::: Data excerpt
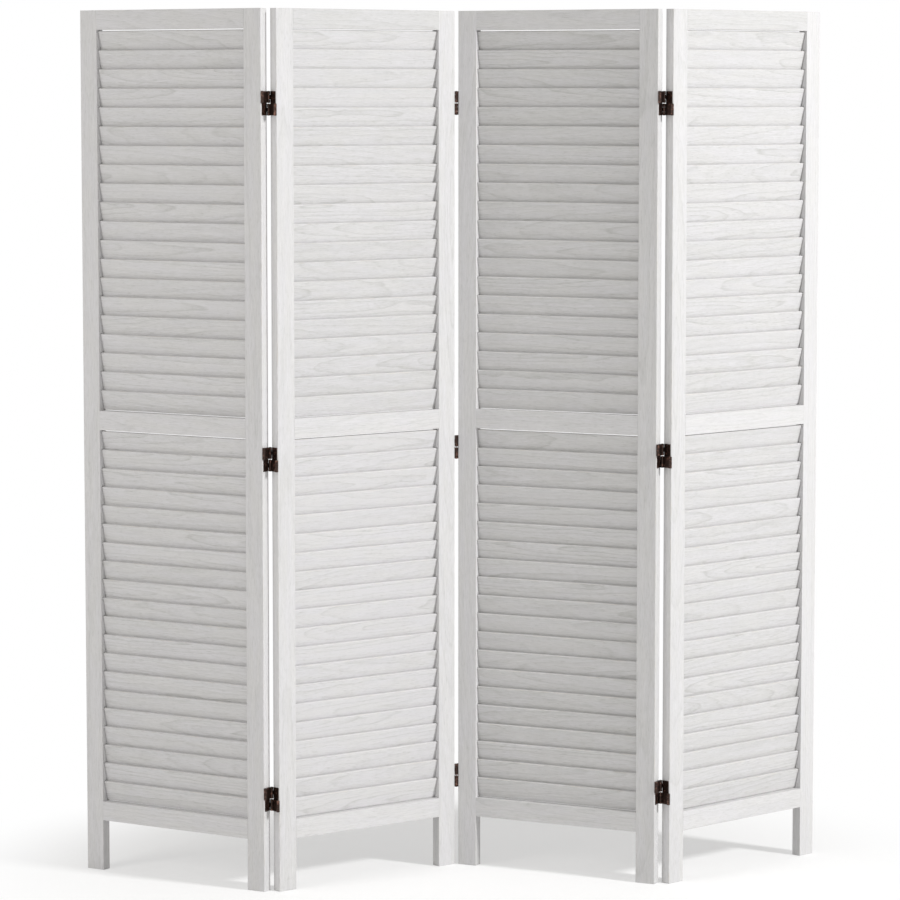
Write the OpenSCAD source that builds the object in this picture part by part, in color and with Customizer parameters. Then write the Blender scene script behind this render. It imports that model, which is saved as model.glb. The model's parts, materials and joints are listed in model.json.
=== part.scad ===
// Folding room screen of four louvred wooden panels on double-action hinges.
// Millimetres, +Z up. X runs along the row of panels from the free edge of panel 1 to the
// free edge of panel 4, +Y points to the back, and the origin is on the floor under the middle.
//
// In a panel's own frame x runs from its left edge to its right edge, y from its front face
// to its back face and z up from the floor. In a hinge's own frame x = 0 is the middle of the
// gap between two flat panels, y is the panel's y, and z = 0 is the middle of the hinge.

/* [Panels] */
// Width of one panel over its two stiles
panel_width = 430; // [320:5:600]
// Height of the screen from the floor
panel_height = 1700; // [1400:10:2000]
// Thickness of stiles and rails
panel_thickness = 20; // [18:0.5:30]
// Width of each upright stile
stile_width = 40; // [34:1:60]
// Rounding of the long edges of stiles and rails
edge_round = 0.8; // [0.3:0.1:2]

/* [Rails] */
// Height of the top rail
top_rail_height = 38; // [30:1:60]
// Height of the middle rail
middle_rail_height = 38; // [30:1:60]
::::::
- What is expected:
Which lines of the data include "part"? Copy each of them.

- Result for this task:
Write the OpenSCAD source that builds the object in this picture part by part, in color and with Customizer parameters. Then write the Blender scene script behind this render. It imports that model, which is saved as model.glb. The model's parts, materials and joints are listed in model.json.
=== part.scad ===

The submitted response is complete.